Resources
Authors & Affiliations
Sarah Rubens, Andries Van Schuerbeek, Vincent Van Waes, Dimitri De Bundel
Abstract
Exposure-based therapies can be highly effective for patients with post-traumatic stress disorder (PTSD) but up to one third of patients do not respond adequately. Repeated exposure to fear-evoking cues is hypothesized to suppress fear responses through the acquisition and recall of new safety learning in a process termed fear extinction. Transcranial direct current stimulation (tDCS) has gained interest as a non-invasive neuromodulation technique that may suppress fear expression or augment fear extinction.

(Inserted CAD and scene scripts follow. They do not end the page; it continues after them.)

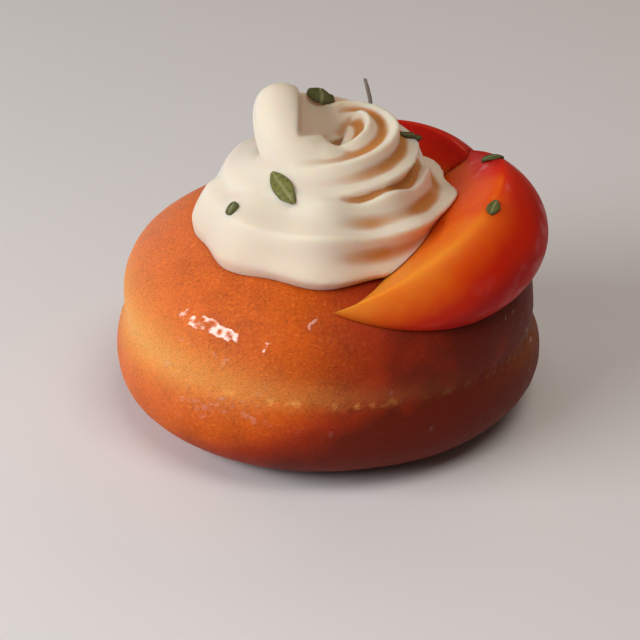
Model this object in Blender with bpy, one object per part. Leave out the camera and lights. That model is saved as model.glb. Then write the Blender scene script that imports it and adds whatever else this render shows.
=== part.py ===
"""Peach savarin: a soaked yeast bun with a piped cream rosette, two peach wedges and thyme leaves.

Metres, +Z up. The origin is on the surface the bun stands on, below the middle of the bun.
The front is towards -Y, and +X is to the viewer's right.
"""

import math

import bmesh
import bpy
from mathutils import Vector
from mathutils.bvhtree import BVHTree

MM = 0.001

# Clear space that touching pieces keep to each other
GAP = 0.3 * MM

# The bun: a turned form with a crease where it rose out of its ring mould
BUN_HEIGHT = 38 * MM
CROWN_RADIUS = 14 * MM
UPPER_RADIUS = 39 * MM
UPPER_HEIGHT = 22.5 * MM
CREASE_HEIGHT = 18.5 * MM
CREASE_DEPTH = 0.9 * MM
CREASE_FADE = 0.8
CREASE_WIDTH = 2.2 * MM
CREASE_TILT = 1.3 * MM
LOWER_RADIUS = 40.5 * MM
LOWER_HEIGHT = 11 * MM
FOOT_RADIUS = 22 * MM
UPPER_ROUNDNESS = 2.3
LOWER_ROUNDNESS = 2.2
BUN_SECTORS = 72
BUN_UPPER_ROWS = 9
BUN_SIDE_ROWS = 9
BUN_LOWER_ROWS = 6

# How the bun's girth departs from round: waves in a turn, share of the radius and phase
GIRTH_WAVES = ((2, 0.006, 0.6), (3, 0.004, 2.1))

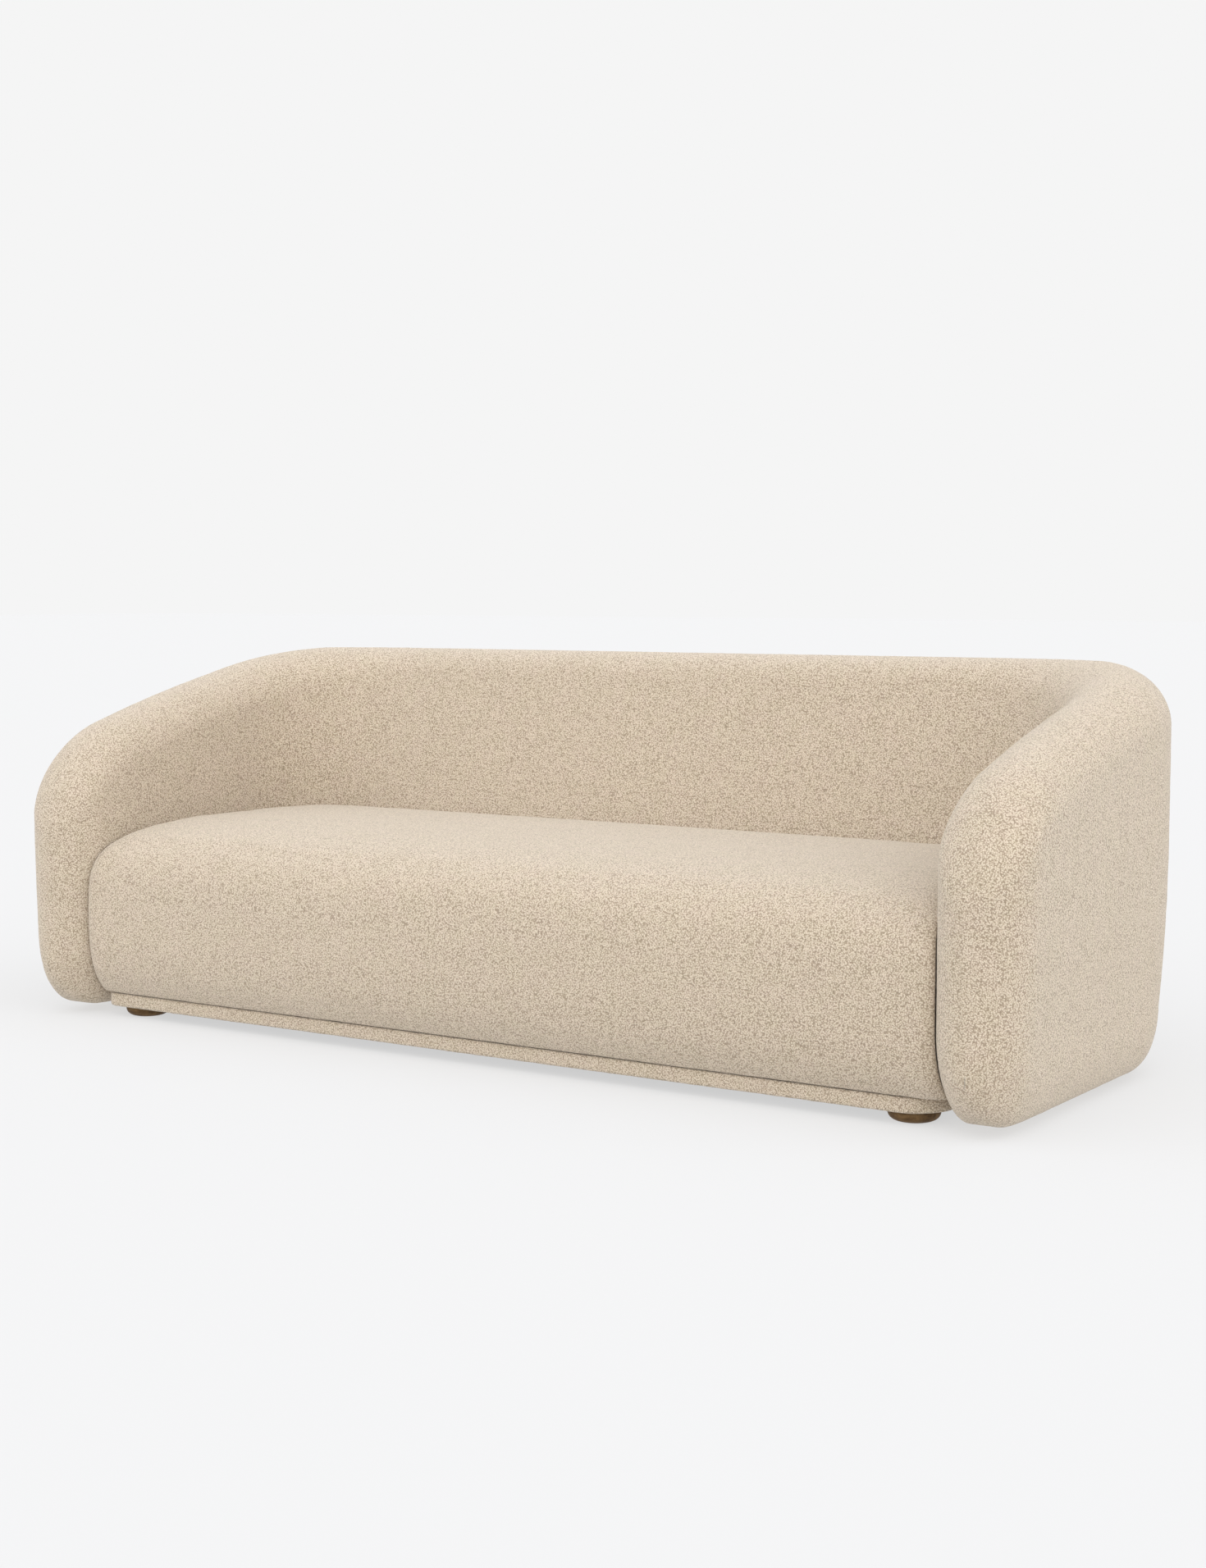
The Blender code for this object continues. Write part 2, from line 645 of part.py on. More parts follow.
def foot_block(name, x, y):
    """A hardwood block below the seat frame that a foot's bolt screws into."""
    low = BAND_BOTTOM + DUST_COVER_THICKNESS + 2 * GAP
    square = rounded_outline(BLOCK_HALF, y - BLOCK_HALF, y + BLOCK_HALF, BLOCK_CORNER, BLOCK_CORNER, 3)
    placed = [(x + across, along) for across, along in square]
    block = add_prism(f"foot_block_{name}", placed, low, RAIL_BOTTOM - GAP, HARDWOOD)
    hole = BOLT_RADIUS + BOLT_CLEARANCE
    cut(block, add_cutter(f"bolt_hole_{name}", (x, y), hole, low - 0.01, BOLT_HIGH + 0.001))


def dust_cover():
    """A thin cloth closes the underside inside the band; the foot bolts pass through it."""
    clear = BAND_THICKNESS + DUST_COVER_MARGIN
    outline = rounded_outline(
        BAND_HALF_WIDTH - clear,
        BAND_FRONT + clear,
        BAND_REAR - clear,
        BAND_CORNER_RADIUS - BAND_THICKNESS,
        BAND_REAR_RADIUS - BAND_THICKNESS,
        5,
    )
    high = BAND_BOTTOM + DUST_COVER_THICKNESS
    sheet = add_prism("dust_cover", outline, BAND_BOTTOM, high, CAMBRIC)
    hole = BOLT_RADIUS + BOLT_CLEARANCE
    for name, x, y in foot_places():
        cut(sheet, add_cutter(f"cloth_hole_{name}", (x, y), hole, BAND_BOTTOM - 0.01, high + 0.01))


# ---------------------------------------------------------------- the arm and back frames


def arm_panel(name, side, depth, end):
    """A plywood panel, upright along the arm, whose top edge follows the arm's slope."""
    outline = [(FRONT + PANEL_START, PANEL_BOTTOM), (end, PANEL_BOTTOM)]
    for along in even_run(end - FRONT, PANEL_START, 7):
        drop = PANEL_TOP_MARGIN + PANEL_NOSE_MARGIN * max(1 - along / ARM_RUN, 0.0) ** 3
        outline.append((FRONT + along, wall_top(along) - drop))
    mesh_edit = bmesh.new()
    x = side * (HALF_WIDTH - depth)
    face = mesh_edit.faces.new([mesh_edit.verts.new((x, y, z)) for y, z in outline])
    moved = bmesh.ops.extrude_face_region(mesh_edit, geom=[face])["geom"]
    points = [item for item in moved if isinstance(item, bmesh.types.BMVert)]
    bmesh.ops.translate(mesh_edit, vec=(-side * PANEL_THICKNESS, 0, 0), verts=points)
    return add_mesh(name, mesh_edit, PLYWOOD)


def arm_frame(side, name):
    inner_depth = ARM_THICKNESS - PANEL_INSET - PANEL_THICKNESS
    arm_end = FRONT + ARM_RUN - 0.01
    arm_panel(f"arm_outer_panel_{name}", side, PANEL_INSET, arm_end + LEAD_IN)
    inner_panel = arm_panel(f"arm_inner_panel_{name}", side, inner_depth, arm_end)
    low = HALF_WIDTH - PANEL_INSET - PANEL_THICKNESS - GAP
    high = HALF_WIDTH - inner_depth + GAP
    near, far = sorted((side * low, side * high))
    post_front = FRONT + PANEL_START
    add_box(
        f"arm_front_post_{name}",
        (near, post_front, PANEL_BOTTOM),
        (far, post_front + POST_SIZE, ARM_POST_TOP),
        HARDWOOD,
    )
    add_box(
        f"arm_base_board_{name}",
        (near, post_front, ARM_BASE_LOW),
        (far, arm_end, PANEL_BOTTOM - GAP),
        PLYWOOD,
    )
    return inner_panel


def corner_rib(side, name):
    """A curved plywood rib that carries the top of the wall round a rear corner."""
    radius = OUTER_CORNER_RADIUS - PANEL_INSET
    outer = arc(CORNER_CENTRE, radius, 0, 90, 7)
    inner = arc(CORNER_CENTRE, radius - RIB_SIZE, 0, 90, 7)
    strip = outer + list(reversed(inner))
    placed = strip if side > 0 else mirrored(strip)
    add_prism(f"corner_rib_{name}", placed, BACK_RAIL_LOW, BACK_RAIL_LOW + RIB_SIZE, PLYWOOD)


def back_rail(name, half, low, high):
    add_box(name, (-half, BACK_FRAME_FRONT, low), (half, BACK_FRAME_REAR, high), HARDWOOD)


def back_frame():
    edge = BACK_POST_X - GAP
    inner = edge - POST_SIZE
    back_rail("back_top_rail", edge, BACK_RAIL_LOW, BACK_RAIL_HIGH)
    back_rail("back_tack_rail", inner - GAP, TACK_RAIL_LOW, TACK_RAIL_HIGH)
    back_rail("back_bottom_rail", inner - GAP, PANEL_BOTTOM, BOTTOM_RAIL_HIGH)
    for side, name in ((-1, "left"), (1, "right")):
        near, far = sorted((side * inner, side * edge))
        add_box(
            f"back_post_{name}",
            (near, BACK_FRAME_FRONT, PANEL_BOTTOM),
            (far, BACK_FRAME_REAR, BACK_RAIL_LOW - GAP),
            HARDWOOD,
        )
        corner_rib(side, name)


def back_webbing(number, x):
    """An elastic strap in front of the back frame, from its tack rail to its top rail."""
    rear = BACK_FRAME_FRONT - GAP
    add_box(
        f"back_webbing_{number}",
        (x - WEBBING_WIDTH / 2, rear - WEBBING_THICKNESS, TACK_RAIL_LOW + WEBBING_MARGIN),
        (x + WEBBING_WIDTH / 2, rear, BACK_RAIL_HIGH - WEBBING_MARGIN),
        ELASTIC,
    )


def main():
    clear_scene()
    wall_cover = back_and_arm_cover()
    back_padding()
    back_frame()
    for number, x in enumerate(WEBBING_X, start=1):
        back_webbing(number, x)
    bench_cover = seat_cover()
    seat_foam()
    seat_frame()
    for side, name in ((-1, "left"), (1, "right")):
        arm_padding(side, f"arm_padding_{name}")
        joined = [arm_frame(side, name), seat_side_rail(side, name), wall_cover, bench_cover]
        for place, y in zip(("front", "rear"), FRAME_BOLT_Y):
            frame_bolt(side, y, f"{place}_{name}", joined)
    for number in range(1, SPRING_COUNT + 1):
        seat_spring(number)
    band()
    dust_cover()
    for name, x, y in foot_places():
        foot(name, x, y)
        foot_bolt(name, x, y)
        foot_block(name, x, y)


main()
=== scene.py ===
"""The looks of a rounded boucle sofa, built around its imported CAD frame.

The back-and-arm wall, the seat, the band below it, the feet and the cloth underneath are modelled here
and stand for their CAD nodes. What is inside keeps its CAD mesh and gets a procedural material.
"""

import json
import math

import bmesh
import bpy
import numpy as np
from mathutils import Matrix, Vector, noise
from mathutils.bvhtree import BVHTree


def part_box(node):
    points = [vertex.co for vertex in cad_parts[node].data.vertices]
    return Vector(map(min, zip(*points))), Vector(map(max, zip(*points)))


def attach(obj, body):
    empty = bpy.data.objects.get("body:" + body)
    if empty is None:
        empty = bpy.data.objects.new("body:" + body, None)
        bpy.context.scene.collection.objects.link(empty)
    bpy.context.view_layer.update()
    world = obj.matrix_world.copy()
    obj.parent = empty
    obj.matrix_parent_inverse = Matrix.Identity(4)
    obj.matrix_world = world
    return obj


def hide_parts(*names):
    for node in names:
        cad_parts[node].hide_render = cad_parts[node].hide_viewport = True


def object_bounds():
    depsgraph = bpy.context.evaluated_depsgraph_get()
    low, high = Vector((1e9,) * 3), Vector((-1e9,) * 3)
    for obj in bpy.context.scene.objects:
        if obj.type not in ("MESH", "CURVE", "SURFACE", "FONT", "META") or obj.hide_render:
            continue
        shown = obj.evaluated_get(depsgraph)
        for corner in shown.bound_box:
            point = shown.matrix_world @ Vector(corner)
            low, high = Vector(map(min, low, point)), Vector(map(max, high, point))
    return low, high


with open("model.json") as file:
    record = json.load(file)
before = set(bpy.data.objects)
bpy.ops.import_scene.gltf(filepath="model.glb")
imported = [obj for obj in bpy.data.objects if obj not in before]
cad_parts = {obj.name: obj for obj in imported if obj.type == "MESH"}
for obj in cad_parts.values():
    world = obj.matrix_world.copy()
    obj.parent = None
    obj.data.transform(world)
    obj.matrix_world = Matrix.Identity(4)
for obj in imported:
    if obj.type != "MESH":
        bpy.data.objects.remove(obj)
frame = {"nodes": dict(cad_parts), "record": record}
CAD_LOW, CAD_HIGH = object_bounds()

# The back-and-arm wall, as in CAD
HALF_WIDTH = CAD_HIGH.x
FRONT = CAD_LOW.y
REAR = CAD_HIGH.y
HEIGHT = CAD_HIGH.z
ARM_CLEARANCE = 0.016
ARM_THICKNESS = 0.175
BACK_THICKNESS = 0.15
BACK_RAKE = 0.10
OUTER_CORNER_RADIUS = 0.34
INNER_CORNER_RADIUS = 0.28
ARM_SLOPE_DROP = 0.206
ARM_SLOPE_RUN = 0.92
ARM_SLOPE_POWER = 1.57
ARM_NOSE_DROP = 0.18
ARM_NOSE_RUN = 0.18
NOSE_PLAN_RADIUS = 0.097
NOSE_FOOT_RADIUS = 0.112
HEM_WIDTH = 0.048
HEM_HEIGHT = 0.115
SIDE_TAPER = 0.026
TAPER_TOP = 0.45
NOSE_HEM_GROWTH = 0.8
NOSE_HEM_RUN = 0.17
SEAT_EDGE_TOP = 0.395
INNER_ARM_X = HALF_WIDTH - ARM_THICKNESS
INNER_BACK_Y = REAR - BACK_THICKNESS
CORNER_X = HALF_WIDTH - OUTER_CORNER_RADIUS
CORNER_Y = REAR - OUTER_CORNER_RADIUS
ARM_RUN = INNER_BACK_Y - INNER_CORNER_RADIUS - FRONT
BACK_HALF = INNER_ARM_X - INNER_CORNER_RADIUS
LEAD_IN = CORNER_Y - (FRONT + ARM_RUN)
LEAD_OUT = CORNER_X - BACK_HALF
CORNER_ARC = OUTER_CORNER_RADIUS * math.pi / 2
TURN_RUN = LEAD_IN + CORNER_ARC + LEAD_OUT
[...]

We previously established that in mice, repeated anodal tDCS applied over the prefrontal cortex (PFC) on five consecutive days prior to fear extinction training (offline) can suppress fear expression during extinction training and improve the short-term recall of learned safety. In follow-up experiments we found that the application of anodal tDCS over the PFC during a single extinction training session (online) had no significant effect on the recall of learned safety. However, when anodal tDCS was applied over the PFC immediately before a brief fear retrieval session, we found that tDCS led to increased freezing responses without affecting the long-term fear memory retention. This suggests that the tDCS montage with the stimulation electrode above the PFC and a return electrode fixed to the ventral thorax may have influenced arousal states or fear retrieval, which may have interfered with the fear extinction process. Further investigations should focus on tDCS electrode montages that enable fear extinction training with minimal hindrance for mice.